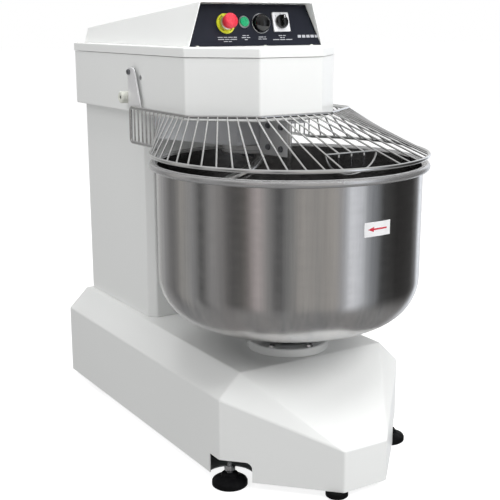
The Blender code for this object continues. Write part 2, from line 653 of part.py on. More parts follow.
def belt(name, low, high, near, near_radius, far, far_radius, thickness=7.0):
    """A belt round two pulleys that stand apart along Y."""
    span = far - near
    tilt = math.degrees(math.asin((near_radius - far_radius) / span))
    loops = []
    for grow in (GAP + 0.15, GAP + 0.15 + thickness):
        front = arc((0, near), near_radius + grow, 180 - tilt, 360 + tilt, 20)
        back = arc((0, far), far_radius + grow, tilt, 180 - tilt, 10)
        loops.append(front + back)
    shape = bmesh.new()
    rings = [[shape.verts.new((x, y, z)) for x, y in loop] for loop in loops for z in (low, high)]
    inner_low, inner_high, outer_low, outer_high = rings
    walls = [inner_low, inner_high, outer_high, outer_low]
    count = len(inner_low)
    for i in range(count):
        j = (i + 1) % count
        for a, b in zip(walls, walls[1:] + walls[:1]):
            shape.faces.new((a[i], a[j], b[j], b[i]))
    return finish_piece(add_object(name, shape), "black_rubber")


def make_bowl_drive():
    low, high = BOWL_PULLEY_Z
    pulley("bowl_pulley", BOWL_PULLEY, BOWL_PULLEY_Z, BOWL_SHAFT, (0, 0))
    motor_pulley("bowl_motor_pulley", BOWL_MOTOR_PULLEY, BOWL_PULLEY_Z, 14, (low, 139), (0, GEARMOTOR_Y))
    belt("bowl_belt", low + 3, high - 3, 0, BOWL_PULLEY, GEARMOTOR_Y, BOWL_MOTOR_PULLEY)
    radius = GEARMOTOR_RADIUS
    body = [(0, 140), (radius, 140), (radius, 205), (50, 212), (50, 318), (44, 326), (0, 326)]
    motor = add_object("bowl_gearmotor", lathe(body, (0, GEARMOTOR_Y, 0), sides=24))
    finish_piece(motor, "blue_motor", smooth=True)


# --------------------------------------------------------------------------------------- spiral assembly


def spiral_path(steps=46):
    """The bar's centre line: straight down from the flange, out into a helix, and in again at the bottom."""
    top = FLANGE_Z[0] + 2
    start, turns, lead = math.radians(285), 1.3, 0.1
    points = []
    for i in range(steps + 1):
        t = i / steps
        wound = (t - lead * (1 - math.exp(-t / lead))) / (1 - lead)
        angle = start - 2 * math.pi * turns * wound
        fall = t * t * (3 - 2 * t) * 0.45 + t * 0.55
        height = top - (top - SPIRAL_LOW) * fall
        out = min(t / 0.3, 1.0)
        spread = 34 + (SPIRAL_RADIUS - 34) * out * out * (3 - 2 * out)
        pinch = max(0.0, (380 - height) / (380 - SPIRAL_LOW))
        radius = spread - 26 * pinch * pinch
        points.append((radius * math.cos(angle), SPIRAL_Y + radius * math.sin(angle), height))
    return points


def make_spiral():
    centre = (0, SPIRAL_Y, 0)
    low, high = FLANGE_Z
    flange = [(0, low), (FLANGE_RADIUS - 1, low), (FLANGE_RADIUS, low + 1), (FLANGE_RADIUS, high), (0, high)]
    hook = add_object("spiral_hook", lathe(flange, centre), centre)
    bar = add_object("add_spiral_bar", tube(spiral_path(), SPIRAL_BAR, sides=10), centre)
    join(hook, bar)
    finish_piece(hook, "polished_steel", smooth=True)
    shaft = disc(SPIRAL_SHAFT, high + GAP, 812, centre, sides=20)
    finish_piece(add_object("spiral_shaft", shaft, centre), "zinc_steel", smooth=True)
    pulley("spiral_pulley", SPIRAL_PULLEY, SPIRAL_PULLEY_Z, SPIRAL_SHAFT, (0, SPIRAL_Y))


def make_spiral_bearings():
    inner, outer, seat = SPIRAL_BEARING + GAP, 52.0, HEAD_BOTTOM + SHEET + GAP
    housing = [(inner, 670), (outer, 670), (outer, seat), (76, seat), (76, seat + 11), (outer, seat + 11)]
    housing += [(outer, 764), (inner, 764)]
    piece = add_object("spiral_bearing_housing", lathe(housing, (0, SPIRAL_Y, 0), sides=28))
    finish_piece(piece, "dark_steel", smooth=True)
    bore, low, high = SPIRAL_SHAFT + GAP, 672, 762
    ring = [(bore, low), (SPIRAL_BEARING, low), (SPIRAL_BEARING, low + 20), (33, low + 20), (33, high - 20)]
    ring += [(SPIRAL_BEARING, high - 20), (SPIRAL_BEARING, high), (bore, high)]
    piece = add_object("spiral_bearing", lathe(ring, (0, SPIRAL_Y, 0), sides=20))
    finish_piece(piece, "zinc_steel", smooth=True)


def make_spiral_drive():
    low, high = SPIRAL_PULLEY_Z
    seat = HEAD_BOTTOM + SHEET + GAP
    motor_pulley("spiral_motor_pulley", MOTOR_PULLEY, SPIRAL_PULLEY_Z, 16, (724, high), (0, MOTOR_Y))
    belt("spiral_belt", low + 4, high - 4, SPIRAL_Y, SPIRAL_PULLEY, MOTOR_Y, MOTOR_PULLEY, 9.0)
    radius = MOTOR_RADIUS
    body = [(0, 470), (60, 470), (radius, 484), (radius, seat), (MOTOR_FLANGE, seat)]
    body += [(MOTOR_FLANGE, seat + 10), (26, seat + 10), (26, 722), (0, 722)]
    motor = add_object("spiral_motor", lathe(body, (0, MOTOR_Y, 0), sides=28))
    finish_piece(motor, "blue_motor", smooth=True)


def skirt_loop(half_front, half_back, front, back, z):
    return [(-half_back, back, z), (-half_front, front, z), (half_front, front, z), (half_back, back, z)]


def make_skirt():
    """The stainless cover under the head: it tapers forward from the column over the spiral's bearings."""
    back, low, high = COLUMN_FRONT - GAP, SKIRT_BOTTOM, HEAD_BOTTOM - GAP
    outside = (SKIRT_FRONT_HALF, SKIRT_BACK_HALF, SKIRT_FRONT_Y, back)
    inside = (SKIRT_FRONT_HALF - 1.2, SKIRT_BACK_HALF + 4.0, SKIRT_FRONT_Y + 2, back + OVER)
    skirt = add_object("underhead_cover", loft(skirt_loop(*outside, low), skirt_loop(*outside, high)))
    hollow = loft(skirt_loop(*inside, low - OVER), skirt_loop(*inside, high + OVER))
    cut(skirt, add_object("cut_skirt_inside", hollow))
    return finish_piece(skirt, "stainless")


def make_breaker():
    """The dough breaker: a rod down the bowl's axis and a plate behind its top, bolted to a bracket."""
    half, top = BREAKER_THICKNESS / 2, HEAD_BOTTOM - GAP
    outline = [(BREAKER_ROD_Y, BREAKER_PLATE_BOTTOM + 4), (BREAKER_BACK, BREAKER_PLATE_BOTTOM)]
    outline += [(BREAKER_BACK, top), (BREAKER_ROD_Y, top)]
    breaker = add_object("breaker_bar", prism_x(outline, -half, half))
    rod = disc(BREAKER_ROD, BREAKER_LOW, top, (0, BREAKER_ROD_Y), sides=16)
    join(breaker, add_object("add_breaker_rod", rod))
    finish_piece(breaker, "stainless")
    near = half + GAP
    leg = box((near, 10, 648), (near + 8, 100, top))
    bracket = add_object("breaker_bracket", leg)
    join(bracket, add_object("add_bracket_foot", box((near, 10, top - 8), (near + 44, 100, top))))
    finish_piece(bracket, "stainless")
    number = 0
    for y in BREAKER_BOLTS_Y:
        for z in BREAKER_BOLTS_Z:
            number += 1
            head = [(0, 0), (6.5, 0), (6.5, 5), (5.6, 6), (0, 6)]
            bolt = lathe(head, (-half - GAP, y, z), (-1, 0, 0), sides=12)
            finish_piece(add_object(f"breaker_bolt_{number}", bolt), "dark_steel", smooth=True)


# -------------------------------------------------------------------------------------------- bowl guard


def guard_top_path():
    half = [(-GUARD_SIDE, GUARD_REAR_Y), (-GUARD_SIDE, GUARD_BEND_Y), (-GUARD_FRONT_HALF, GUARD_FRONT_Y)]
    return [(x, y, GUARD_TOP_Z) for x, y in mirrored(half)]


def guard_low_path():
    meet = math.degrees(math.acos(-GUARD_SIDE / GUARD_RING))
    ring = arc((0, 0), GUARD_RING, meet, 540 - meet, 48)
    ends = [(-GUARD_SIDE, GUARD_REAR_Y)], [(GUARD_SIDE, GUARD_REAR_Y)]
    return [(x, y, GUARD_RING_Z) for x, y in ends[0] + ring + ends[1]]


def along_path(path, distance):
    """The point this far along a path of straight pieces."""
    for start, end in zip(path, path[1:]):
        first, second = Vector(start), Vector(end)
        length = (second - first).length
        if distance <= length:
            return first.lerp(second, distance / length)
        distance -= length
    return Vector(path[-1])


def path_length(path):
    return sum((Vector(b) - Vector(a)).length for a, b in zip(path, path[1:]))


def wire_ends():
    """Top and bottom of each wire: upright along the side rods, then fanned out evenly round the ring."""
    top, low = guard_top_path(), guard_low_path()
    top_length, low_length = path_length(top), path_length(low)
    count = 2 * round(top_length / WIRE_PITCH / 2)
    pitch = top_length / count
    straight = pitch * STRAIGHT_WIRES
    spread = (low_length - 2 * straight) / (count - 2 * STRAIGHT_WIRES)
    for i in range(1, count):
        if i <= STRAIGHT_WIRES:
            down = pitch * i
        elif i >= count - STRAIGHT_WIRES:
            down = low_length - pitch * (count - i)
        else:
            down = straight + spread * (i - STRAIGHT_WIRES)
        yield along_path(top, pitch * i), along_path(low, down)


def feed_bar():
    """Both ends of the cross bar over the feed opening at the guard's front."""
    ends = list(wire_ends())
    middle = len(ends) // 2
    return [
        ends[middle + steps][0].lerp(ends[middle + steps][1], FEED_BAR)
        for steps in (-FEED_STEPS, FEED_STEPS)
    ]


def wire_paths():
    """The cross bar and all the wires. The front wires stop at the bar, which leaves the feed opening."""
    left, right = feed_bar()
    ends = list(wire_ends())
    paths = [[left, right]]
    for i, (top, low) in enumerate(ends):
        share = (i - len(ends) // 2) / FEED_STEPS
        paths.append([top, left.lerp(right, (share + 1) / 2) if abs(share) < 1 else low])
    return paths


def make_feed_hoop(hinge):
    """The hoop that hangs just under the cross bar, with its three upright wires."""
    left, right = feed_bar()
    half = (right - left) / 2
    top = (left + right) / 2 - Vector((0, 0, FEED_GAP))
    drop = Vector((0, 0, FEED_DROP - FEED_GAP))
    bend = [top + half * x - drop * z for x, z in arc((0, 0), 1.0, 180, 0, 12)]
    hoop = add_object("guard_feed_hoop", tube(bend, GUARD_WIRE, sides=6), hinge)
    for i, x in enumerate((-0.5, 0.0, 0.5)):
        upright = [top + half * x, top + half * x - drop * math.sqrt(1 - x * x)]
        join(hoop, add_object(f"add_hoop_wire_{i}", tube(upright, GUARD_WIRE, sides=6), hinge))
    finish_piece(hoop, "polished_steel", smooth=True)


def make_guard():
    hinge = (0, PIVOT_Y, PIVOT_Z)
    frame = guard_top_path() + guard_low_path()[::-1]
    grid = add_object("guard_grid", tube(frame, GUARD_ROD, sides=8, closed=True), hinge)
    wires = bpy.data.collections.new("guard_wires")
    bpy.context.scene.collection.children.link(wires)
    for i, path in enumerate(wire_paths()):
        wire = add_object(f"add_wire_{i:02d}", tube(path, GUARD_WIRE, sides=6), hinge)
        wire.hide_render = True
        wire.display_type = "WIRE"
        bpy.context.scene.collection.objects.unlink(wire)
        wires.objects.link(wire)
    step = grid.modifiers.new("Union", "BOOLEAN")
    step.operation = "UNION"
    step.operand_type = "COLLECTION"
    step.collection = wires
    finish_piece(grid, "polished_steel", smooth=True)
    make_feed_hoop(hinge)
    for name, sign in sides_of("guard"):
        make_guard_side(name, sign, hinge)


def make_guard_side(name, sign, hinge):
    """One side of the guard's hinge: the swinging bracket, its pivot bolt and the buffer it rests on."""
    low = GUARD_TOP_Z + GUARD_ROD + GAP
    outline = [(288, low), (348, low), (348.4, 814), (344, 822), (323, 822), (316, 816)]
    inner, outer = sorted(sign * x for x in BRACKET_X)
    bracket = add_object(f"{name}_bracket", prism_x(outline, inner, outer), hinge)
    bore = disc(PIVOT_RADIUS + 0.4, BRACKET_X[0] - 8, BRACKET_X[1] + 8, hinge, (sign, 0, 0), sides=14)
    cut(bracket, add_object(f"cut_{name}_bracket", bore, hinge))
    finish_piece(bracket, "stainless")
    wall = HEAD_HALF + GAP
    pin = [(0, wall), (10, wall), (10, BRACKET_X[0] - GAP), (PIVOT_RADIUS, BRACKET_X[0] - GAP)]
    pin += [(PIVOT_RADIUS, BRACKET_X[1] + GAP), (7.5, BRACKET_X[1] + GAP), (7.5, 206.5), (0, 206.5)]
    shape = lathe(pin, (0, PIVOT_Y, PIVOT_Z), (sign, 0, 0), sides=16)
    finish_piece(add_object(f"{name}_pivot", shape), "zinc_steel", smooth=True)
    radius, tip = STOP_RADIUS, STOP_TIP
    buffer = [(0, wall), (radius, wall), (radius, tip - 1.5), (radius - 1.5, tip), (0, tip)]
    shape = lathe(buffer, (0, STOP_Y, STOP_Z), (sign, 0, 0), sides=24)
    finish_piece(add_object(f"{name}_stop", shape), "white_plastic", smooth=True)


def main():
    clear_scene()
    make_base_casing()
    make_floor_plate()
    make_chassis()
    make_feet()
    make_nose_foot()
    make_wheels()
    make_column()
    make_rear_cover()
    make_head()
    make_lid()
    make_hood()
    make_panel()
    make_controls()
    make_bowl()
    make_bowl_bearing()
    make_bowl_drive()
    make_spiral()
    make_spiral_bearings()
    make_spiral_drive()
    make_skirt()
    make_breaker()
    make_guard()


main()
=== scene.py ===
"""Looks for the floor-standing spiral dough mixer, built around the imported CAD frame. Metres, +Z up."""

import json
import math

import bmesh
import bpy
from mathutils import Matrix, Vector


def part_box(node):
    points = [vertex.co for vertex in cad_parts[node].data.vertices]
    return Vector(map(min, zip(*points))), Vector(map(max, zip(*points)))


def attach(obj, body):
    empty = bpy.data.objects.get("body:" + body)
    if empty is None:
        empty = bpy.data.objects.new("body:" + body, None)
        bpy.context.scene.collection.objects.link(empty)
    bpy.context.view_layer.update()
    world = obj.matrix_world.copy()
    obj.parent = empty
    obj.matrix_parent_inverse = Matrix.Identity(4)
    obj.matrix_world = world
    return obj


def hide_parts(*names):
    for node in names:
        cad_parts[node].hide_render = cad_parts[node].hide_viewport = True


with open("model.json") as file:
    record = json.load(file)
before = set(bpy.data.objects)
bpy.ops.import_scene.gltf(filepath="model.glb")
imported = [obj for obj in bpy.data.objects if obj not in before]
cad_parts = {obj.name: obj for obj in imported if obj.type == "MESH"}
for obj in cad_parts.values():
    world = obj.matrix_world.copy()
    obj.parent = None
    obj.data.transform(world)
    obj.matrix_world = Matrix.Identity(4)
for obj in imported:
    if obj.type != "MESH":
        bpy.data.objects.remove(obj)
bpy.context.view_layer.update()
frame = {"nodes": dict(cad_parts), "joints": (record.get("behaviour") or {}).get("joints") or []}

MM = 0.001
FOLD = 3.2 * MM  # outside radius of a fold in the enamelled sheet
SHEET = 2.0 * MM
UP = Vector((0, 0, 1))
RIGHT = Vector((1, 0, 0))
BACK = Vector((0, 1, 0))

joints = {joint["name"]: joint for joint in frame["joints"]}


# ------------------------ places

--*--

■ **INSTRUCTIONS TO FOLLOW**: Take the line that contains "make_controls()", the line that contains "obj.matrix_world = Matrix.Identity(4)", and all lines between, and give them again exactly; include no other line.

■ **PROBLEM SOLUTION**:
    make_controls()
    make_bowl()
    make_bowl_bearing()
    make_bowl_drive()
    make_spiral()
    make_spiral_bearings()
    make_spiral_drive()
    make_skirt()
    make_breaker()
    make_guard()


main()
=== scene.py ===
"""Looks for the floor-standing spiral dough mixer, built around the imported CAD frame. Metres, +Z up."""

import json
import math

import bmesh
import bpy
from mathutils import Matrix, Vector


def part_box(node):
    points = [vertex.co for vertex in cad_parts[node].data.vertices]
    return Vector(map(min, zip(*points))), Vector(map(max, zip(*points)))


def attach(obj, body):
    empty = bpy.data.objects.get("body:" + body)
    if empty is None:
        empty = bpy.data.objects.new("body:" + body, None)
        bpy.context.scene.collection.objects.link(empty)
    bpy.context.view_layer.update()
    world = obj.matrix_world.copy()
    obj.parent = empty
    obj.matrix_parent_inverse = Matrix.Identity(4)
    obj.matrix_world = world
    return obj


def hide_parts(*names):
    for node in names:
        cad_parts[node].hide_render = cad_parts[node].hide_viewport = True


with open("model.json") as file:
    record = json.load(file)
before = set(bpy.data.objects)
bpy.ops.import_scene.gltf(filepath="model.glb")
imported = [obj for obj in bpy.data.objects if obj not in before]
cad_parts = {obj.name: obj for obj in imported if obj.type == "MESH"}
for obj in cad_parts.values():
    world = obj.matrix_world.copy()
    obj.parent = None
    obj.data.transform(world)
    obj.matrix_world = Matrix.Identity(4)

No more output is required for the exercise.